■ **EXERCISE INSTRUCTIONS**
Can all of these lines be returned exactly?

■ **DATA SEGMENT**
━━━━━━━━━━━━━━━━━━━━

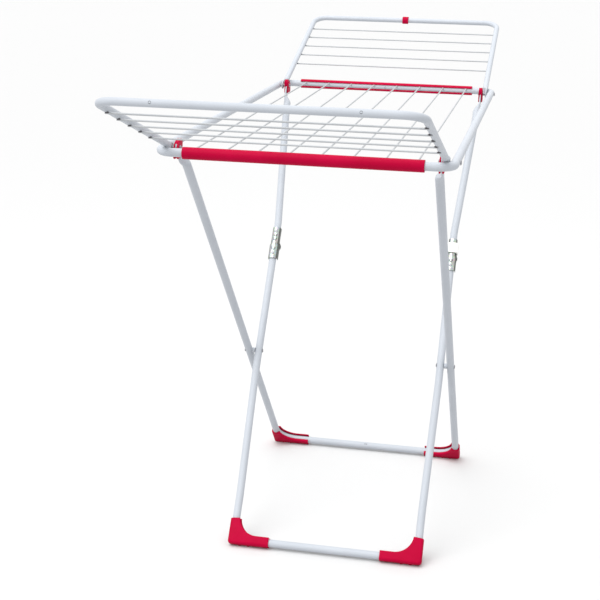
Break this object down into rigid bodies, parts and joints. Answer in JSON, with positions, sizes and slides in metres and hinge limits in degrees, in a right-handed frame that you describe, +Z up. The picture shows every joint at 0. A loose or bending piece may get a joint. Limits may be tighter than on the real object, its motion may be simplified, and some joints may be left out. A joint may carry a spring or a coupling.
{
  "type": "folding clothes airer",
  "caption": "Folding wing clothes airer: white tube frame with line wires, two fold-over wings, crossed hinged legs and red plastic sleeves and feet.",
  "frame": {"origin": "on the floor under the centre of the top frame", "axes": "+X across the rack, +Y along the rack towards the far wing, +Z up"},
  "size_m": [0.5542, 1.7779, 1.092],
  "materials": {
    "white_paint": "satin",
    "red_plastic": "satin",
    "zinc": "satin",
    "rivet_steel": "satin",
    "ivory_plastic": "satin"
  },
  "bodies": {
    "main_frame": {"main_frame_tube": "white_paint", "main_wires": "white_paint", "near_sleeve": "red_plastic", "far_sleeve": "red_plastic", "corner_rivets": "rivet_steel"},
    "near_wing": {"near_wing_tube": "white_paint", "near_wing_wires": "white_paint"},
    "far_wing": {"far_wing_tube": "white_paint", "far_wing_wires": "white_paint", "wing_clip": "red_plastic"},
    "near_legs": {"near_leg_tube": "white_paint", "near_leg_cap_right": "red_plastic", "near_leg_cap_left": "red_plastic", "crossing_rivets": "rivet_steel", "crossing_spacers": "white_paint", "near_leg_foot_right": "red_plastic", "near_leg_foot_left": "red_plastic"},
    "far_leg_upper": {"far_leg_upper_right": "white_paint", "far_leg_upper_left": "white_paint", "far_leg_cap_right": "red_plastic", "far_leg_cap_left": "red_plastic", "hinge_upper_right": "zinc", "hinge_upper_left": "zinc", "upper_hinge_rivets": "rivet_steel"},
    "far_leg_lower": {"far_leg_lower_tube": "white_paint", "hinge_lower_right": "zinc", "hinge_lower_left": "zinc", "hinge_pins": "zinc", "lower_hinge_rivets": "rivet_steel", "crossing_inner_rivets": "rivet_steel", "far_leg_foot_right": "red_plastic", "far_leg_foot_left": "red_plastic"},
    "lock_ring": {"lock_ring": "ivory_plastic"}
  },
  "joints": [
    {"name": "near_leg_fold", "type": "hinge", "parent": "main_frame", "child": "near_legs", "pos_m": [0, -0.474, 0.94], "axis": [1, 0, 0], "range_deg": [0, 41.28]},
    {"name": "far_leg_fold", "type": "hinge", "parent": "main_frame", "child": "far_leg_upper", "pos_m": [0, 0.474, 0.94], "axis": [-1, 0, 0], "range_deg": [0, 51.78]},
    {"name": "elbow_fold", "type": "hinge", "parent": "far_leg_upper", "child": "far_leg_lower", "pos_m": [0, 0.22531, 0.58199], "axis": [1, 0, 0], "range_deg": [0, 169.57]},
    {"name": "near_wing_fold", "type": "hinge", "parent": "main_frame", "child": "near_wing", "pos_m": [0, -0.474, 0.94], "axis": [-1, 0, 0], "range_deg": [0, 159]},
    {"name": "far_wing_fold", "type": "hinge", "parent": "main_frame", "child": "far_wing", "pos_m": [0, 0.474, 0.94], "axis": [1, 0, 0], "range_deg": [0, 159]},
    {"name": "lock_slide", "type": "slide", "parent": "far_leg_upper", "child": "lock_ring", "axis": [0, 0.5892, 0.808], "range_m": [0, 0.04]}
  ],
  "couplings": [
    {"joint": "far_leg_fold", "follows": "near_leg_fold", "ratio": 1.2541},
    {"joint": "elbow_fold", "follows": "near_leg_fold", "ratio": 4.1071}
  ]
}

━━━━━━━━━━━━━━━━━━━━

■ **ANSWER BELOW**
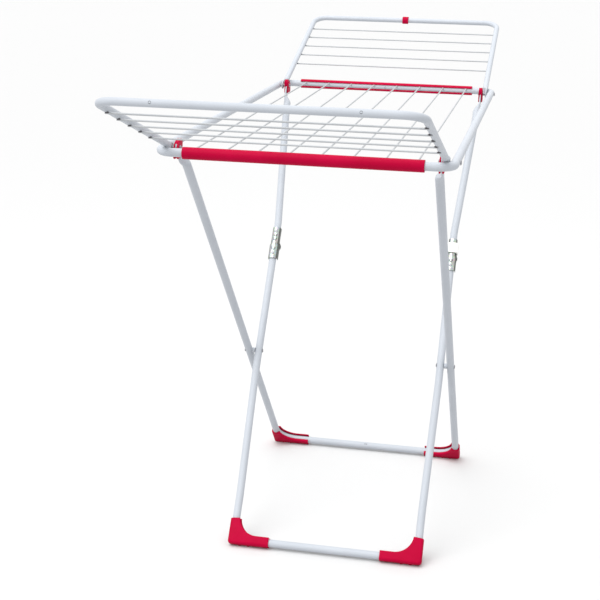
Break this object down into rigid bodies, parts and joints. Answer in JSON, with positions, sizes and slides in metres and hinge limits in degrees, in a right-handed frame that you describe, +Z up. The picture shows every joint at 0. A loose or bending piece may get a joint. Limits may be tighter than on the real object, its motion may be simplified, and some joints may be left out. A joint may carry a spring or a coupling.
{
  "type": "folding clothes airer",
  "caption": "Folding wing clothes airer: white tube frame with line wires, two fold-over wings, crossed hinged legs and red plastic sleeves and feet.",
  "frame": {"origin": "on the floor under the centre of the top frame", "axes": "+X across the rack, +Y along the rack towards the far wing, +Z up"},
  "size_m": [0.5542, 1.7779, 1.092],
  "materials": {
    "white_paint": "satin",
    "red_plastic": "satin",
    "zinc": "satin",
    "rivet_steel": "satin",
    "ivory_plastic": "satin"
  },
  "bodies": {
    "main_frame": {"main_frame_tube": "white_paint", "main_wires": "white_paint", "near_sleeve": "red_plastic", "far_sleeve": "red_plastic", "corner_rivets": "rivet_steel"},
    "near_wing": {"near_wing_tube": "white_paint", "near_wing_wires": "white_paint"},
    "far_wing": {"far_wing_tube": "white_paint", "far_wing_wires": "white_paint", "wing_clip": "red_plastic"},
    "near_legs": {"near_leg_tube": "white_paint", "near_leg_cap_right": "red_plastic", "near_leg_cap_left": "red_plastic", "crossing_rivets": "rivet_steel", "crossing_spacers": "white_paint", "near_leg_foot_right": "red_plastic", "near_leg_foot_left": "red_plastic"},
    "far_leg_upper": {"far_leg_upper_right": "white_paint", "far_leg_upper_left": "white_paint", "far_leg_cap_right": "red_plastic", "far_leg_cap_left": "red_plastic", "hinge_upper_right": "zinc", "hinge_upper_left": "zinc", "upper_hinge_rivets": "rivet_steel"},
    "far_leg_lower": {"far_leg_lower_tube": "white_paint", "hinge_lower_right": "zinc", "hinge_lower_left": "zinc", "hinge_pins": "zinc", "lower_hinge_rivets": "rivet_steel", "crossing_inner_rivets": "rivet_steel", "far_leg_foot_right": "red_plastic", "far_leg_foot_left": "red_plastic"},
    "lock_ring": {"lock_ring": "ivory_plastic"}
  },
  "joints": [
    {"name": "near_leg_fold", "type": "hinge", "parent": "main_frame", "child": "near_legs", "pos_m": [0, -0.474, 0.94], "axis": [1, 0, 0], "range_deg": [0, 41.28]},
    {"name": "far_leg_fold", "type": "hinge", "parent": "main_frame", "child": "far_leg_upper", "pos_m": [0, 0.474, 0.94], "axis": [-1, 0, 0], "range_deg": [0, 51.78]},
    {"name": "elbow_fold", "type": "hinge", "parent": "far_leg_upper", "child": "far_leg_lower", "pos_m": [0, 0.22531, 0.58199], "axis": [1, 0, 0], "range_deg": [0, 169.57]},
    {"name": "near_wing_fold", "type": "hinge", "parent": "main_frame", "child": "near_wing", "pos_m": [0, -0.474, 0.94], "axis": [-1, 0, 0], "range_deg": [0, 159]},
    {"name": "far_wing_fold", "type": "hinge", "parent": "main_frame", "child": "far_wing", "pos_m": [0, 0.474, 0.94], "axis": [1, 0, 0], "range_deg": [0, 159]},
    {"name": "lock_slide", "type": "slide", "parent": "far_leg_upper", "child": "lock_ring", "axis": [0, 0.5892, 0.808], "range_m": [0, 0.04]}
  ],
  "couplings": [
    {"joint": "far_leg_fold", "follows": "near_leg_fold", "ratio": 1.2541},
    {"joint": "elbow_fold", "follows": "near_leg_fold", "ratio": 4.1071}
  ]
}